Cento giorni di un “normale” governo di coalizione fra due partecipanti che non si conoscevano e che sanno di essere in competizione: questa è la premessa di qualsiasi valutazione. Un minimo di comparazione con i cento giorni di alcuni governi precedenti indica che Cinque Stelle e Lega hanno fatto meno decreti e iniziato meno leggi. Questo attivismo inferiore al passato potrebbe essere un aspetto positivo dato che, da un lato, è giusto criticare l’eccesso di decretazione d’urgenza (peraltro, il decreto Dignità merita la critica relativa alla sua disomogeneità), dall’altro, è opportuno ricordare che molte leggi non significa mai necessariamente buone leggi.

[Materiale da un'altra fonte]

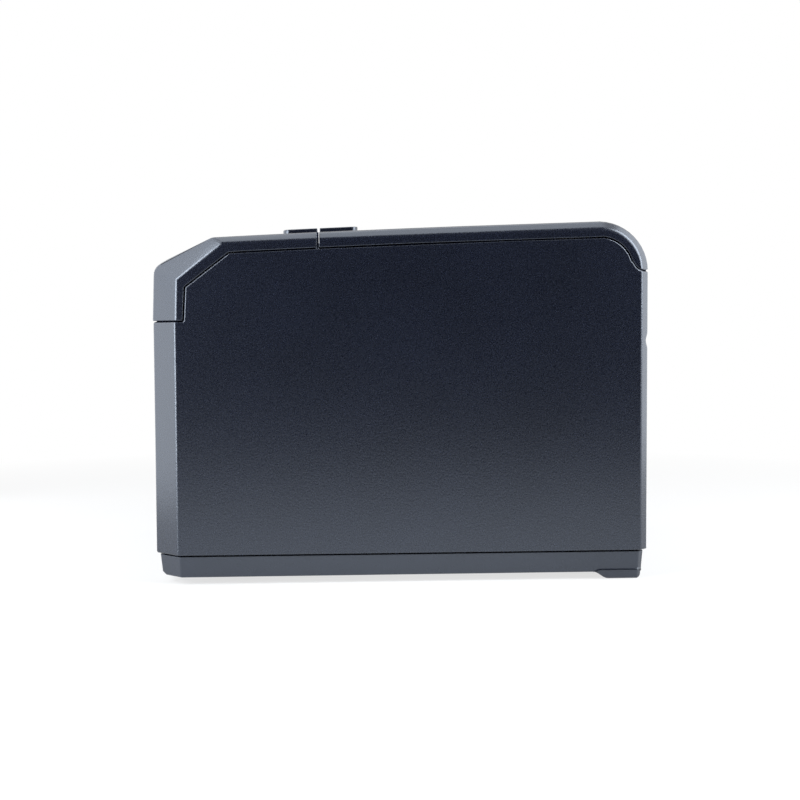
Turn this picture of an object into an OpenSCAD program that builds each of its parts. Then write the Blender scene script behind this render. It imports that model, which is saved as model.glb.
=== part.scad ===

In cento giorni il governo giallo-verde ha impostato, senza nessun disturbo proveniente da due opposizioni diversamente irrilevanti, il lavoro futuro che, per l’appunto, sarà poi il vero oggetto della valutazione. Propongo due prospettive. La prima riguarda lo stile, in questo caso, non del governo, ma dei leader dei due partiti contraenti. Salvini è partito all’arrembaggio, favorito anche dalla problematica che sembra preoccupare di più gli italiani: l’immigrazione. Ha ottenuto qualche risultato in quanto a riduzione degli sbarchi, ma nessuno per quel che riguarda la redistribuzione degli arrivi. Di Maio sembra giocare di rimessa, cercando qualche vittoria nel comunicare la sua azione, i cui effetti, però, a cominciare dal decreto dignità non possono essere immediati. La chiusura della faccenda Ilva non produce comunque il consenso trasversale che l’immigrazione ha dato a Salvini.
L’attesa è grande per la legge di bilancio sulla quale i due leader si giocano parte della loro credibilità agli occhi quantomeno dei rispettivi elettorati. Assente in tutte queste operazioni è il professor Giuseppe Conte, non eletto dal popolo, facente funzione di Presidente del Consiglio. Molto presente, invece, è il Ministro dell’Economia Giovanni Tria. Toccherà a lui cercare di combinare quel che si può del reddito di cittadinanza con quel che si può della flat tax. La somma complessiva deve al massimo “sfiorare” e non “sforare” il 3 per cento. Qui sta l’elemento più interessante del bilancio dei cento giorni di Di Maio e Salvini. Entrambi sembrano avere compreso che, da un lato, esistono dei freni all’azione del governo, dall’altro, si manifestano dei contrappesi. Non sono le oligarchie e i poteri forti, ma l’Unione Europea e i mercati a mettere il freno a scelte sconsiderate. Alcune dichiarazioni e alcuni comportamenti, ad esempio, nella critica ai magistrati e in improvvide richieste di intervento del Presidente Mattarella, vengono bloccate sul nascere dall’esistenza di contrappesi istituzionali e politici. La spinta populista di Salvini, “gli italiani stanno con me” e “i magistrati non li ha eletti nessuno”, va a sbattere, in parte, contro alcuni principi che le Cinque Stelle non possono abbandonare, in parte, contro i poteri separati che la Costituzione attribuisce alle istituzioni.
Senza nessuna illusione che i populisti/sovranisti limiteranno le loro esternazioni, leggere i cento giorni di governo anche come un processo di apprendimento serve a capire quale potrà essere il seguito. Finora il sistema politico ha retto l’urto. Il Governo del Cambiamento è stato obbligato a tenere conto delle forme e dei limiti nei quali esercitare il suo potere anche se gratificato da un consenso popolare al di sopra della maggioranza assoluta. Il pluralismo democratico, per quanto non rigoglioso, dà insegnamenti anche a chi è inesperto, impreparato, incompetente. Per fortuna, in democrazia (i bilanci e) gli esami non finiscono mai.